American film director, producer and screenwriter

Edward Decter (born May 19, 1959) is an American film director, producer and screenwriter.

== Early life and education ==
Born in West Orange, New Jersey, Decter graduated with a Bachelor of Arts in English and Art from Wesleyan University in 1979.

== Career ==
His credits include, There's Something About Mary, The Santa Clause 2, The Santa Clause 3, The New Guy, The Lizzie McGuire Movie, and television series Boy Meets World, In Plain Sight, and Shadowhunters.

He frequently collaborates with fellow producer and writer John J. Strauss.
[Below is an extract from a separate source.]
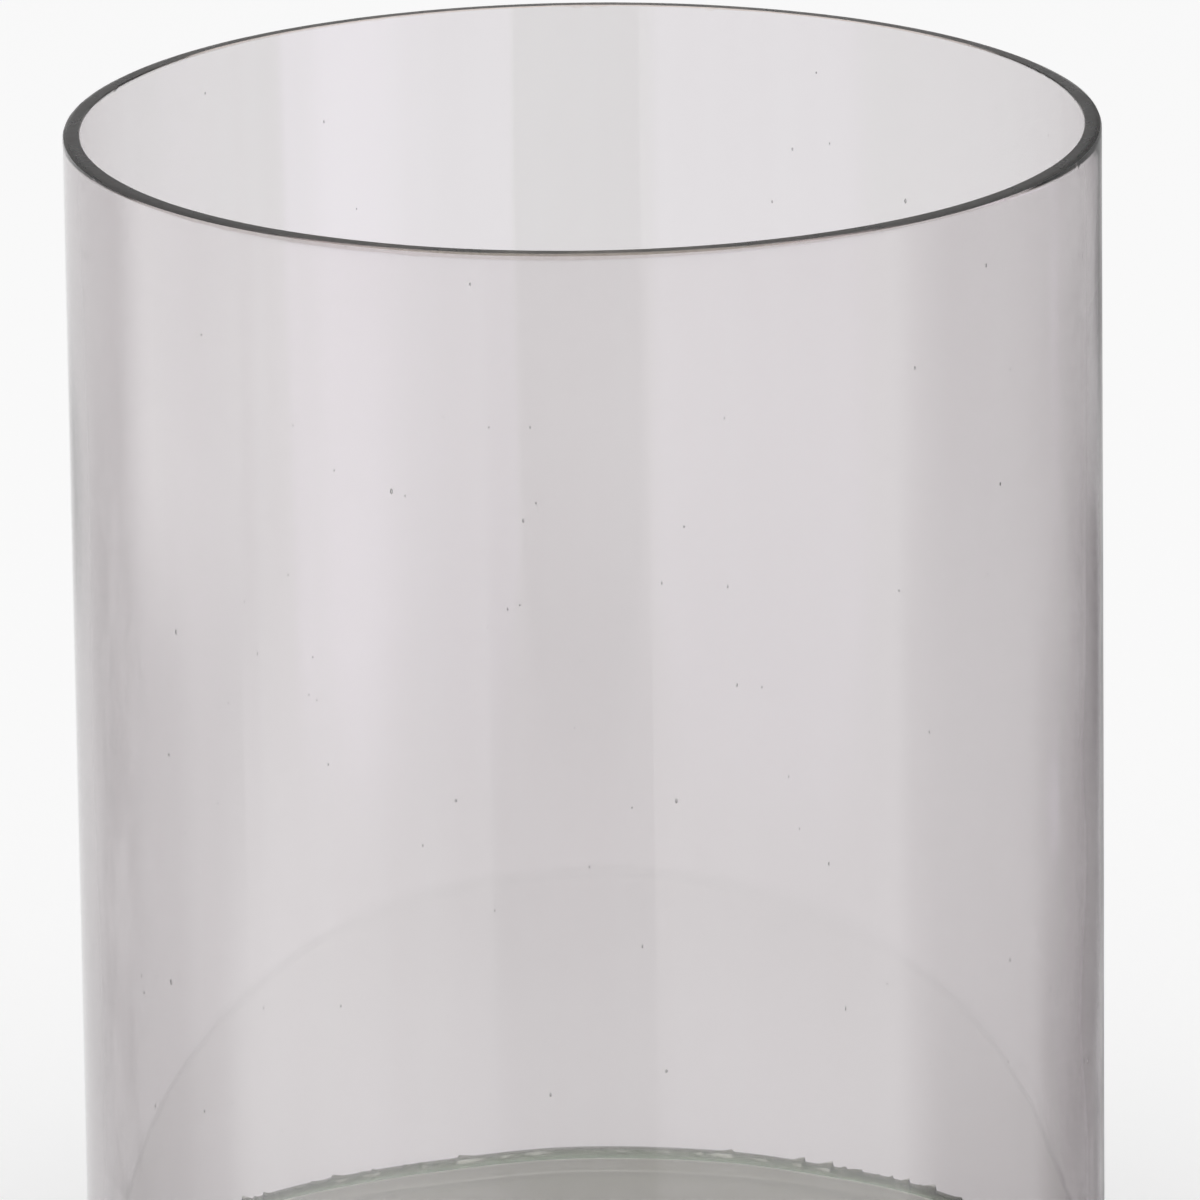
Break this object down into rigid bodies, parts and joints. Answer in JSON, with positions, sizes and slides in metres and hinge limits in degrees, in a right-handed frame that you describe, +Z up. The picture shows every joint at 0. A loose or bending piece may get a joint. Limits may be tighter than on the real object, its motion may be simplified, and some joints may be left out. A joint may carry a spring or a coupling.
{
  "type": "glass cylinder vase",
  "caption": "Straight-sided clear glass cylinder vase: a cut glass tube with a ground rim, bonded to a thick round glass base plate.",
  "frame": {"origin": "centre of the underside of the base plate, on the surface that the vase stands on", "axes": "+Z up along the axis of the cylinder, towards the open mouth; the vase is the same all round, so X and Y are arbitrary"},
  "size_m": [0.2, 0.2, 0.25],
  "materials": {
    "tube_glass": "clear, very slightly smoky drawn glass; rim ground flat and bevelled by hand, satin on the ground faces",
    "float_glass": "clear float glass, grey-green where it is looked into, polished edge",
    "clear_resin": "cured clear resin, glossy, ragged along its inside edge"
  },
  "bodies": {
    "root": {"glass_tube": "tube_glass", "resin_bond": "clear_resin", "base_plate": "float_glass"}
  },
  "joints": []
}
His production company was Frontier Pictures and is now Carteret Street Productions.

==Filmography==
=== Film ===

| Title | Year | Credited as |  |  | Notes |
| Writer | Director | Producer |
| Options | 1989 | Story & screenplay | No | No |  |
| There's Something About Mary | 1998 | Story & screenplay | No | No |  |
| Head over Heels | 2001 | Story | No | Executive producer |  |
| The New Guy | 2002 | No | Yes | Executive producer |  |
| The Santa Clause 2 | 2002 | Screenplay | No | No |  |
| The Lizzie McGuire Movie | 2003 | Yes | No | No |  |
| Rebound | 2005 | Story | No | No |  |
| The Wild | 2006 | Screenplay | No | Co-producer |  |
| The Santa Clause 3: The Escape Clause | 2006 | Yes | No | No |  |

===Television===
The numbers in writing credits refer to the number of episodes.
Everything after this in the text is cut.